Clean Wisconsin: Manure spreading protections on the right track

FOR IMMEDIATE RELEASE: Thursday, January 112018
Contacts: Scott Laeser, Clean Wisconsin, 608-251-7020 ext. 13 (office) or slaeser@cleanwisconsin.org

Manure spreading protections on the right track

NR 151 the first step of many needed to fix drinking water contamination in Northeast WI

MADISON, WI —The manure spreading rule announced by the Department of Natural Resources (DNR) moves the state in the right direction to begin addressing the drinking water contamination crisis in Northeast Wisconsin, especially in Kewaunee County, where over one-third of tested private wells were found to contain bacteria and/or nitrate pollution.

“These protections are an important step to address the drinking water problem in Northeast Wisconsin, and they move us in the right direction toward ensuring families can drink the water from their taps,” said Scott Laeser, Water Program Director for Clean Wisconsin. “The state will need to commit to other actions to fully address this ongoing issue, but these protections lay out steps that can help reduce drinking water contamination.”

The rule, Natural Resources 151, gives direction as to where, when, and how farmers can spread manure on fields in Northeast Wisconsin, where the porous bedrock and shallow soils make groundwater and surface waters vulnerable to runoff pollution from manure.

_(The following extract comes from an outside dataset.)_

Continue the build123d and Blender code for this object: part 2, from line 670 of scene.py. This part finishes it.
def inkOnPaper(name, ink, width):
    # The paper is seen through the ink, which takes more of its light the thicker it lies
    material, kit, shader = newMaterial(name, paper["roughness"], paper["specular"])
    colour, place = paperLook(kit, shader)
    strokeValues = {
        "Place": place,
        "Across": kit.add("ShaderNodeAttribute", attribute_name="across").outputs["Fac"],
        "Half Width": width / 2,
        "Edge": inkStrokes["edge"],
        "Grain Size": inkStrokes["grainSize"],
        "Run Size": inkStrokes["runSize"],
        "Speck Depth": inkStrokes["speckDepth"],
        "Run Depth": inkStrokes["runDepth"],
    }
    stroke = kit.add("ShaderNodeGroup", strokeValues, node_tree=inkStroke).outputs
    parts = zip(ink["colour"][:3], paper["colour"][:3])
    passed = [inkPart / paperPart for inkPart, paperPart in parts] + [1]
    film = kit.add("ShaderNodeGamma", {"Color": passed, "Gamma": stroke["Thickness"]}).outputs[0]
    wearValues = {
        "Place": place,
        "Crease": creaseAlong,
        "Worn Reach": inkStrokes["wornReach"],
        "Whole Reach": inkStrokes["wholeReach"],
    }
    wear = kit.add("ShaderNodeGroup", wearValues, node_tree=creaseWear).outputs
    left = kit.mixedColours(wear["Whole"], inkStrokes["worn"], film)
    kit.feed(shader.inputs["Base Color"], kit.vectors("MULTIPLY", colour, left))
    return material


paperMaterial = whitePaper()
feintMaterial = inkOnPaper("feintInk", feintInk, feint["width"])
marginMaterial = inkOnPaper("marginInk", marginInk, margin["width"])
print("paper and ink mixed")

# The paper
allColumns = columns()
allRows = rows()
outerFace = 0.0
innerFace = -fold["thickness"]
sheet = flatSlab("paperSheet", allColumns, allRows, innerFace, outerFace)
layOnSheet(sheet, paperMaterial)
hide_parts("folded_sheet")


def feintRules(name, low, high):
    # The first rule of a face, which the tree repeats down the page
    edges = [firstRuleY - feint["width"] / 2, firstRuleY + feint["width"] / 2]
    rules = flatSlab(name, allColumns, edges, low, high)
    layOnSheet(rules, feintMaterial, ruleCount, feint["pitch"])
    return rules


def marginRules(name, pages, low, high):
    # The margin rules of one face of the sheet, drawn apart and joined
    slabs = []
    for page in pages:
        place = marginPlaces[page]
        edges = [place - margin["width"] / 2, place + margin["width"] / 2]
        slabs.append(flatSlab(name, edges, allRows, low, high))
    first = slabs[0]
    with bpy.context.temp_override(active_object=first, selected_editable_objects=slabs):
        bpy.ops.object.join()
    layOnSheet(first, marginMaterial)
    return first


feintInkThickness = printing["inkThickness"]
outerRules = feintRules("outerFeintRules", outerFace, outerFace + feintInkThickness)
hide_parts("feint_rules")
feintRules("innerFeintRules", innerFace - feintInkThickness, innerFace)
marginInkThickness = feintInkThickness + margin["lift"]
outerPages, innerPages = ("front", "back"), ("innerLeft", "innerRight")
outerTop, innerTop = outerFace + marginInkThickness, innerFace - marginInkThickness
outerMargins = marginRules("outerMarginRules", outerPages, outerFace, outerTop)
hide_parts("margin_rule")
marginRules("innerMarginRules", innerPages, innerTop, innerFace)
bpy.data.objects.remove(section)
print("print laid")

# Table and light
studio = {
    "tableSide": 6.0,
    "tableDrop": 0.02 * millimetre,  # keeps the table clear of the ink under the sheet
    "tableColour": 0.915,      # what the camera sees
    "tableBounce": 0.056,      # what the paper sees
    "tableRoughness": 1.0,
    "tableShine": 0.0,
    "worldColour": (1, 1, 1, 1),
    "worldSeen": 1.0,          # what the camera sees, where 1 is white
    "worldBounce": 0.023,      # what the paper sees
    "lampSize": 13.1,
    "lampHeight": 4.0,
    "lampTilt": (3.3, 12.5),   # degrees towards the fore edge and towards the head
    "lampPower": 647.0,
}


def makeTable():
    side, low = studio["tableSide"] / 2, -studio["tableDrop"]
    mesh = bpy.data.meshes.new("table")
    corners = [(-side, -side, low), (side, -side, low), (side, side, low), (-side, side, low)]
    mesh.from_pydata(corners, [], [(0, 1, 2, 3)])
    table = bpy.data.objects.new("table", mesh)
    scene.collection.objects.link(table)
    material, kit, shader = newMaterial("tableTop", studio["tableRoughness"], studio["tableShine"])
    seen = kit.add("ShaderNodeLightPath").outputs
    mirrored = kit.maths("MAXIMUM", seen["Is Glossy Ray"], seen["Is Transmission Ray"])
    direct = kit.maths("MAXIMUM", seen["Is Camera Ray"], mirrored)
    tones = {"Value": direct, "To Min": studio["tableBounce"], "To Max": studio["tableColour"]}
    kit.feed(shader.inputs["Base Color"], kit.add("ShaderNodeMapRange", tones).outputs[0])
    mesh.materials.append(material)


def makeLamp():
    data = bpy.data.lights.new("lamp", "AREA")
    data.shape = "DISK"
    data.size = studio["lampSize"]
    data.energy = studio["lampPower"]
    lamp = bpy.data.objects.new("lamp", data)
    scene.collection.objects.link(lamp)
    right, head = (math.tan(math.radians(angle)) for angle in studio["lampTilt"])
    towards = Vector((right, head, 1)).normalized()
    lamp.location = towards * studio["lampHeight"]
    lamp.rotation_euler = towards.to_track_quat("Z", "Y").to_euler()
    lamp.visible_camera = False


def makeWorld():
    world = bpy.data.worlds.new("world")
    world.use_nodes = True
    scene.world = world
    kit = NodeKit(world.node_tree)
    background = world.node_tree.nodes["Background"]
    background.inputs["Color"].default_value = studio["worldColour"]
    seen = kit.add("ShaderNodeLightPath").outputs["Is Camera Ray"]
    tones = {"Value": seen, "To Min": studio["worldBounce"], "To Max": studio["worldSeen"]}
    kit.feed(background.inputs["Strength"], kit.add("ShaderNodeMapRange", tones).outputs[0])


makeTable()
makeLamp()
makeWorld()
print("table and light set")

The Natural Resources Board has announced it will take up the rule for approval at the January 24 meeting in Madison. Members of the public are encouraged to attend and testify in support of the rule.

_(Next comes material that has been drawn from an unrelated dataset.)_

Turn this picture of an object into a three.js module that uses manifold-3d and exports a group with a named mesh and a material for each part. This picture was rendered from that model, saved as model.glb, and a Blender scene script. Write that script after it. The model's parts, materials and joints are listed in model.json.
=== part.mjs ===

While the additional protections will apply to vulnerable landscapes in Northeast Wisconsin, other areas of the state, like Southwest and Western Wisconsin, which also have porous bedrock, will not receive additional protections, leaving many in the state vulnerable to drinking water contamination from livestock pollution.

“This is a great start, but it’s just that: a start,” said Laeser. “We applaud the hard work of the DNR and many stakeholders and citizens to take a critical look at this problem in Northeast Wisconsin. We look forward to future discussions about how we can continue on a path toward cleaning drinking water for all Wisconsinites.”